Размер шрифта
-
+

В начале пути - стр. 13

– Михал Сергеич! – в голосе послышались истерические нотки.

– Сию минуту! Что у Вас? Ах, пищевод. Сейчас перемоюсь. Не волнуйтесь. Всё поправим.

Не «Дура баба! Куда тебя понесло? Глазами смотреть надо!», как могло быть, правда, не в этой клинике. Здесь не повышали голоса и не ругались. «Не волнуйтесь», и готовые пролиться слезы остановились. Дальше все действительно «поправили», т.е. доцент сделал гастрэктомию, которую «зава» делать не умела.

А тут появилась новая забота. В отделении стали появляться больные с хроническими гнойными заболеваниями легких. Ещё на третьем курсе в лекции по патанатомии профессор Коза говорил, что таковые представляют крайнюю редкость и приводил в пример великого пролетарского писателя Максима Горького, которого лечили всю жизнь от туберкулеза. Справедливость требует уточнить, что у Горького был посттравматический пульмонит. Он в девятнадцатилетнем возрасте стрелялся с суицидальной целью, после чего нелеченное ранение осложнилось нагноением. Но долгое время гнойные процессы обходили легкие стороной. А в 50-е годы эта патология стала нарастать и, по всей вероятности, не без появления антибиотиков, как это расценивали позже. Заболевание требовало хирургического лечения. Однако под местной анестезией рисковали оперировать только такие корифеи, как Углов. Аня в каникулы ездила в Питер и была там на его операции. В обычных клиниках к грудной клетке предпочитали не прикасаться. При ранениях воздух, попадая в грудную полость, вызывал немедленные нарушения функции дыхания. Это называли «плевропульмональным шоком». Никакой аппаратуры, которая помогла бы бороться с этим состоянием, даже не предвиделось. О дренировании плевральной полости как-то не догадывались. Поэтому подобные больные не получали соответствующей помощи. Позже это называлось пневмотораксом и ликвидировалось пункцией или введением в плевральную полость дренажей. Появились новые термины: абсцессы легких, бронхэктатическая болезнь, хроническая эмпиема плевры.

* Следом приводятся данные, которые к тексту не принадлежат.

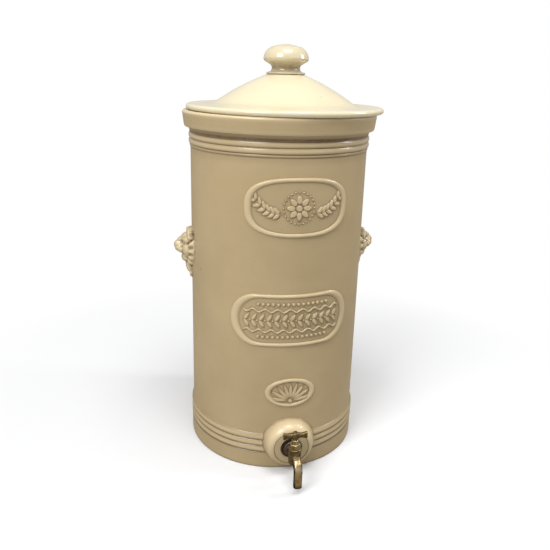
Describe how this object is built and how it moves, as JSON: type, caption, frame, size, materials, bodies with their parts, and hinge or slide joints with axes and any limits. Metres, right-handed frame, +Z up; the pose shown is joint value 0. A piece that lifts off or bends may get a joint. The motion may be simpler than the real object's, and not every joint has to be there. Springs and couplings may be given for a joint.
{
  "type": "gravity water filter with tap",
  "caption": "Tall lidded stoneware jar with a lift-out charcoal filter pan, animal-mask side ornaments and a small screw-down tap at the foot.",
  "frame": {"origin": "centre of the jar's foot, on the surface that it stands on", "axes": "+Z up along the jar's axis, tap towards -Y, side masks on the X axis"},
  "size_m": [0.2744, 0.2995, 0.5325],
  "materials": {
    "jar_glaze": "warm buff salt-glazed stoneware, glossy, darker where glaze pools in the grooves",
    "lid_glaze": "pale cream glaze, glossy",
    "plain_stoneware": "unglazed buff stoneware",
    "worn_nickel": "worn nickel plate with brass showing through",
    "yellow_brass": "turned brass",
    "dark_rubber": "black rubber",
    "oiled_leather": "oiled leather",
    "wool_felt": "grey-white wool felt",
    "charcoal": "black granular charcoal"
  },
  "bodies": {
    "jar": {"filter_jar": "jar_glaze", "jar_ledge": "jar_glaze", "tap_boss": "jar_glaze", "upper_medallion": "jar_glaze", "middle_medallion": "jar_glaze", "lower_medallion": "jar_glaze", "left_mask": "jar_glaze", "right_mask": "jar_glaze", "air_pipe": "jar_glaze", "front_washer": "dark_rubber", "tap_body": "worn_nickel", "tap_spout": "worn_nickel", "back_washer": "dark_rubber", "back_nut": "yellow_brass", "bonnet": "worn_nickel", "gland_packing": "wool_felt", "gland_nut": "worn_nickel"},
    "lid": {"lid": "lid_glaze", "lid_knob": "lid_glaze"},
    "filter_pan": {"filter_pan": "plain_stoneware", "pan_seal": "dark_rubber", "lower_felt": "wool_felt", "charcoal_bed": "charcoal", "upper_felt": "wool_felt"},
    "cover_plate": {"cover_plate": "plain_stoneware", "cover_knob": "plain_stoneware"},
    "jumper": {"jumper_valve": "yellow_brass", "jumper_washer": "oiled_leather"},
    "spindle": {"spindle": "yellow_brass", "tap_handle": "worn_nickel", "handle_screw": "worn_nickel"}
  },
  "joints": [
    {"name": "lid_lift", "type": "slide", "parent": "jar", "child": "lid", "axis": [0, 0, 1], "range_m": [0, 0.12]},
    {"name": "pan_lift", "type": "slide", "parent": "jar", "child": "filter_pan", "axis": [0, 0, 1], "range_m": [0, 0.065]},
    {"name": "cover_lift", "type": "slide", "parent": "filter_pan", "child": "cover_plate", "axis": [0, 0, 1], "range_m": [0, 0.11]},
    {"name": "jumper_lift", "type": "slide", "parent": "jar", "child": "jumper", "axis": [0, 0, 1], "range_m": [0, 0.0025]},
    {"name": "spindle_turn", "type": "hinge", "parent": "jumper", "child": "spindle", "pos_m": [0, -0.15, 0.06], "axis": [0, 0, 1], "range_deg": [-3, 455]}
  ],
  "couplings": [
    {"joint": "spindle_turn", "follows": "jumper_lift", "rad_per_m": 3141.6}
  ]
}
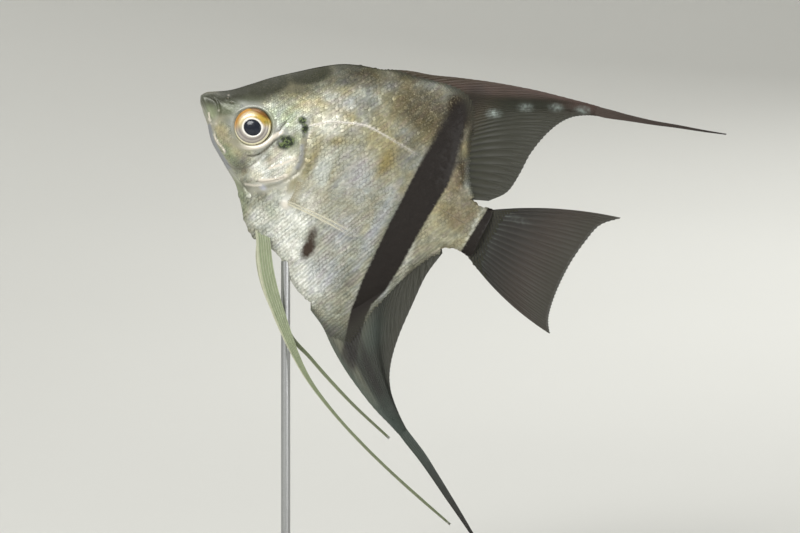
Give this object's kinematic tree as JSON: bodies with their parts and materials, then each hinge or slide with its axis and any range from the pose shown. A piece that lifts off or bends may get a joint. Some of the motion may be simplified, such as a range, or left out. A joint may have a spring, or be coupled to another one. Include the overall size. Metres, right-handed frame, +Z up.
{
  "type": "freshwater angelfish model",
  "caption": "Life-size still model of a striped silver freshwater angelfish with long streaming fins, held nose-up by a slim rod on a flat wooden base.",
  "frame": {"origin": "centre of the underside of the stand's base", "axes": "+X runs from the fish's head towards its tail along the base, +Y to the fish's right, so that its left flank faces -Y, and +Z up"},
  "size_m": [0.1595, 0.058, 0.1468],
  "materials": {
    "skin": "wet silver scaled skin",
    "fin": "thin grey fin membrane over fine rays",
    "eye": "wet eye, gold and silver iris round a dark pupil",
    "stand_wood": "dark stained, satin",
    "stand_steel": "satin"
  },
  "bodies": {
    "root": {"anal_fin_front": "fin", "anal_fin_sail": "fin", "anal_fin_streamer": "fin", "dorsal_fin_front": "fin", "dorsal_fin_sail": "fin", "dorsal_fin_streamer": "fin", "eye_left": "eye", "eye_right": "eye", "gill_cover_left": "skin", "gill_cover_right": "skin", "head": "skin", "lower_jaw": "skin", "pectoral_fin_left": "fin", "pectoral_fin_right": "fin", "pelvic_fin_left": "fin", "pelvic_fin_right": "fin", "pelvic_streamer_left": "fin", "pelvic_streamer_right": "fin", "stand_base": "stand_wood", "stand_collar": "stand_steel", "stand_rod": "stand_steel", "tail_fin_lower": "fin", "tail_fin_upper": "fin", "tail_stalk": "skin", "trunk": "skin"}
  },
  "joints": []
}
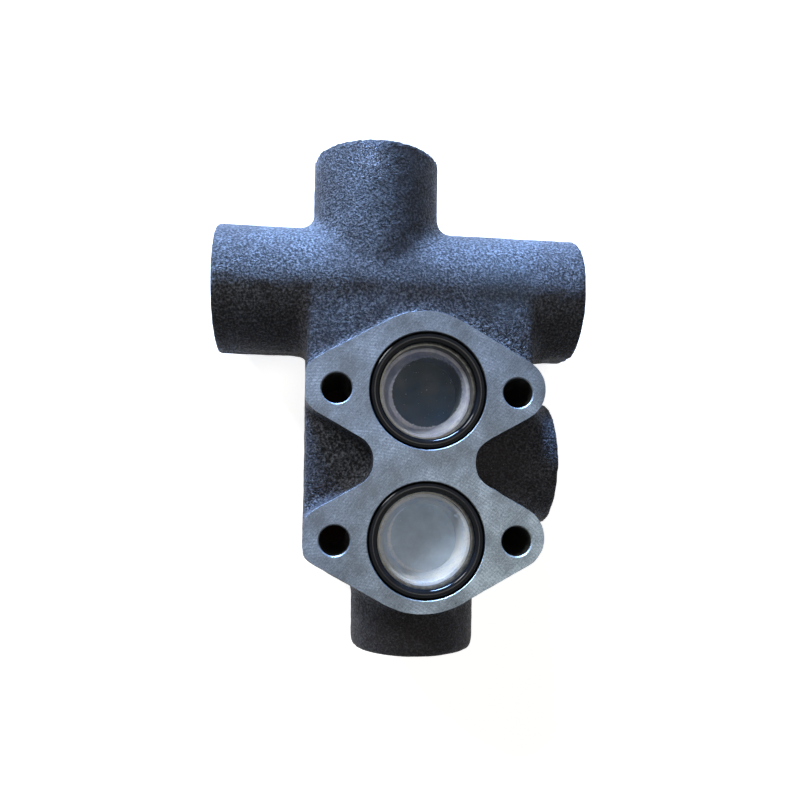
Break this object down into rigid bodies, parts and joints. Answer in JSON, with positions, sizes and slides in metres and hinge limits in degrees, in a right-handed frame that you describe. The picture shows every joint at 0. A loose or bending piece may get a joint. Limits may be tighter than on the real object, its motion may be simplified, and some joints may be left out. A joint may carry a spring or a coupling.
{
  "type": "relief valve",
  "caption": "Cast-iron hydraulic relief valve block with a machined two-port flange face, boss ports, a sprung relief cartridge and a check valve inside.",
  "frame": {"origin": "centre of the four bolt holes, on the machined mounting face", "axes": "+Z out of the mounting face, +Y towards the relief boss, +X towards the check valve boss"},
  "size_m": [0.1327, 0.1807, 0.056],
  "materials": {
    "casting": "phosphated sand-cast grain, with a milled mounting face",
    "seal_rubber": "oiled satin",
    "natural_plastic": "translucent moulded",
    "hard_steel": "ground",
    "spring_steel": "oiled wire",
    "blackened_steel": "black oxide"
  },
  "bodies": {
    "block": {"valve_body": "casting", "upper_face_seal": "seal_rubber", "lower_face_seal": "seal_rubber", "relief_seat": "hard_steel", "relief_sleeve": "hard_steel", "relief_bonnet": "blackened_steel", "relief_bonnet_seal": "seal_rubber", "adjuster_seal": "seal_rubber", "adjuster_lock_nut": "blackened_steel", "check_seat": "hard_steel", "check_plug": "blackened_steel", "check_plug_seal": "seal_rubber", "check_spring": "spring_steel"},
    "relief_piston": {"relief_poppet": "hard_steel"},
    "spring_carriage": {"relief_spring_seat": "hard_steel", "spring_shim": "spring_steel", "relief_spring": "spring_steel"},
    "adjuster": {"adjusting_screw": "blackened_steel"},
    "check_piston": {"check_poppet": "hard_steel"},
    "upper_plug": {"upper_shipping_plug": "natural_plastic"},
    "lower_plug": {"lower_shipping_plug": "natural_plastic"}
  },
  "joints": [
    {"name": "relief_lift", "type": "slide", "parent": "block", "child": "relief_piston", "axis": [0, 1, 0], "range_m": [0, 0.004], "stiffness_N_per_m": 5000, "springref_m": -0.002, "deforming": ["relief_spring"]},
    {"name": "adjuster_advance", "type": "slide", "parent": "block", "child": "spring_carriage", "axis": [0, -1, 0], "range_m": [-0.001, 0.00125], "deforming": ["relief_spring"]},
    {"name": "adjuster_turn", "type": "hinge", "parent": "spring_carriage", "child": "adjuster", "pos_m": [-0.01685, 0.103, -0.032], "axis": [0, -1, 0], "range_deg": [-288, 360]},
    {"name": "check_lift", "type": "slide", "parent": "block", "child": "check_piston", "axis": [1, 0, 0], "range_m": [0, 0.005], "stiffness_N_per_m": 600, "springref_m": -0.004, "deforming": ["check_spring"]},
    {"name": "upper_plug_pull", "type": "slide", "parent": "block", "child": "upper_plug", "axis": [0, 0, 1], "range_m": [0, 0.03]},
    {"name": "lower_plug_pull", "type": "slide", "parent": "block", "child": "lower_plug", "axis": [0, 0, 1], "range_m": [0, 0.03]}
  ],
  "couplings": [
    {"joint": "adjuster_turn", "follows": "adjuster_advance", "rad_per_m": 5026.5}
  ]
}
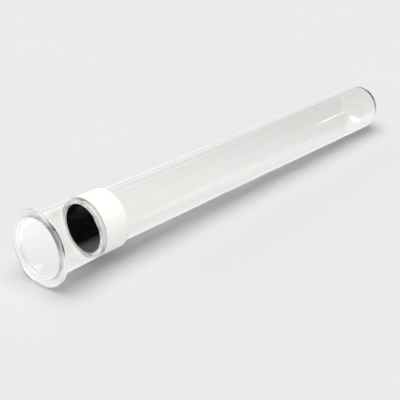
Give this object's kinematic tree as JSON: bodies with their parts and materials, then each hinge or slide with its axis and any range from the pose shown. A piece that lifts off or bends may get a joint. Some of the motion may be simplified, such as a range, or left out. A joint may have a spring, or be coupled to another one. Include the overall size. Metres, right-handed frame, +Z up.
{
  "type": "flanged glass sleeve",
  "caption": "Clear glass tube, closed and rounded at one end, with a flanged wide neck at the other, and a light shield: a cream band outside, a black sleeve inside.",
  "frame": {"origin": "centre of the open mouth, in the plane of the flange's flat front face, on the tube's axis", "axes": "+X along the tube from the open mouth to the closed domed end; +Z up with the tube lying on its side; +Y completes the right-handed set"},
  "size_m": [0.4433, 0.063, 0.063],
  "materials": {
    "clear_glass": "clear, polished",
    "cream_shield": "matt cream",
    "black_sleeve": "matt black"
  },
  "bodies": {
    "glass": {"mouth_flange": "clear_glass", "neck_tube": "clear_glass", "shoulder_ring": "clear_glass", "barrel_tube": "clear_glass", "end_dome": "clear_glass"},
    "band": {"shield_band": "cream_shield"},
    "sleeve": {"shield_sleeve": "black_sleeve"}
  },
  "joints": [
    {"name": "band_slide", "type": "slide", "parent": "glass", "child": "band", "axis": [1, 0, 0], "range_m": [0, 0.4]},
    {"name": "sleeve_slide", "type": "slide", "parent": "glass", "child": "sleeve", "axis": [-1, 0, 0], "range_m": [0, 0.076]}
  ]
}
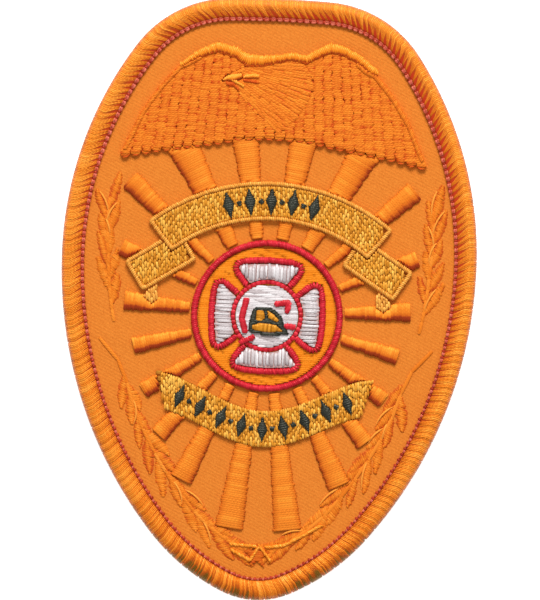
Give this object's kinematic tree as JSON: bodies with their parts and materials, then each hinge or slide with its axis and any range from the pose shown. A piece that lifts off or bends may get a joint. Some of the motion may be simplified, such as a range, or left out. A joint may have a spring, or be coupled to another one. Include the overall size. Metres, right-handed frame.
{
  "type": "embroidered badge patch",
  "caption": "Egg-shaped embroidered cloth patch with an overlocked border, an eagle over a sunburst, two scrolls, a cross medallion and leaf sprays",
  "frame": {"origin": "on the underside, at the middle of the patch's width and height", "axes": "+X to the right of the face, +Y up to the eagle, +Z out of the face"},
  "size_m": [0.0636, 0.092, 0.003],
  "materials": {
    "twill": "cotton and polyester twill, matte",
    "border_thread": "rayon overlock thread, soft sheen",
    "orange_thread": "rayon embroidery thread, satin sheen",
    "ground_thread": "rayon embroidery thread, satin sheen",
    "gold_thread": "rayon embroidery thread, satin sheen",
    "light_gold_thread": "rayon embroidery thread, satin sheen",
    "red_thread": "rayon embroidery thread, satin sheen",
    "white_thread": "rayon embroidery thread, satin sheen",
    "black_thread": "rayon embroidery thread, satin sheen"
  },
  "bodies": {
    "root": {"ground_twill": "twill", "merrow_border": "border_thread", "eagle_wing_right": "orange_thread", "eagle_wing_left": "orange_thread", "eagle_head": "orange_thread", "base_star": "orange_thread", "eagle_beak": "light_gold_thread", "eagle_brow": "light_gold_thread", "eagle_crest": "light_gold_thread", "scroll_upper": "gold_thread", "scroll_lower": "gold_thread", "scroll_tail_right": "gold_thread", "scroll_tail_left": "gold_thread", "scroll_fold_right": "gold_thread", "scroll_fold_left": "gold_thread", "scroll_upper_edge": "light_gold_thread", "scroll_tail_edge_right": "light_gold_thread", "scroll_tail_edge_left": "light_gold_thread", "scroll_upper_marks": "black_thread", "scroll_lower_marks": "black_thread", "medallion_field": "orange_thread", "medallion_ring": "red_thread", "cross_outline": "red_thread", "cross_arm_top": "white_thread", "cross_arm_right": "white_thread", "cross_arm_bottom": "white_thread", "cross_arm_left": "white_thread", "hub_disc": "white_thread", "helmet_outline": "black_thread", "helmet_panels": "gold_thread", "helmet_tools": "red_thread", "spray_upper_right": "ground_thread", "spray_upper_left": "ground_thread", "spray_lower_right": "ground_thread", "spray_lower_left": "ground_thread", "ray_01": "orange_thread", "ray_02": "orange_thread", "ray_03": "orange_thread", "ray_04": "orange_thread", "ray_05": "orange_thread", "ray_06": "orange_thread", "ray_07": "orange_thread", "ray_08": "orange_thread", "ray_09": "orange_thread", "ray_10": "orange_thread", "ray_11": "orange_thread", "ray_12": "orange_thread", "ray_13": "orange_thread", "ray_14": "orange_thread", "ray_15": "orange_thread", "ray_16": "orange_thread", "ray_17": "orange_thread", "ray_18": "orange_thread", "ray_19": "orange_thread", "ray_20": "orange_thread"}
  },
  "joints": []
}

С такой многолетней патологией поступила в Анину палату шестнадцатилетняя девочка. На рентгеновском снимке с контрастным веществом был обнаружен бронхиальный свищ, который открывался в большую гнойную полость в плевре. Выход был один – торакопластика, т.е. удаление ребер над полостью, которая спадется и ликвидирует гнойный процесс. Спустя годы Аня поймет, что у девочки были уже необратимые изменения в организме. Было решено, что торакопластику будут проводить поэтапно. Чтобы сделать резекцию двух ребер, не обязательно задействовать операционную, можно и в гнойной перевязочной, естественно, под местной анестезией. Никого, кроме перевязочной сестры, в помощь не поставили. Аня анестезировала линию разреза и начала выделять ребро. Возникла остановка дыхания. Пока Аня пыталась раздышать пациентку, сестра догадалась выглянуть в коридор и послать за заведующей. Та примчалась немедленно, наладила капельницу, ввела что-то, что оказалось под рукой. Все было бесполезно. Девочка умерла от остановки сердечной деятельности. Анализируя случившееся, Аня поняла, что больная была плохо обследована. У нее, конечно, был уже амилоидоз со всеми вытекающими последствиями. Подготовки никакой она не получила. Оперировать такую больную в перевязочной, даже имея в виду минимальное вмешательство, было нельзя, нужно было обставить манипуляцию всеми возможными способами, которых тоже почти не было. И, главное, нельзя было доверять операцию студентке, не имеющей ещё достаточного опыта, тем более, оставив её в одиночестве. Она помнила потом эту девочку всю жизнь. И день за днем становилось все более ясно, что местная анестезия тормозит развитие хирургии, буквально не пуская врача в грудную полость, череп, сердечно-сосудистую систему.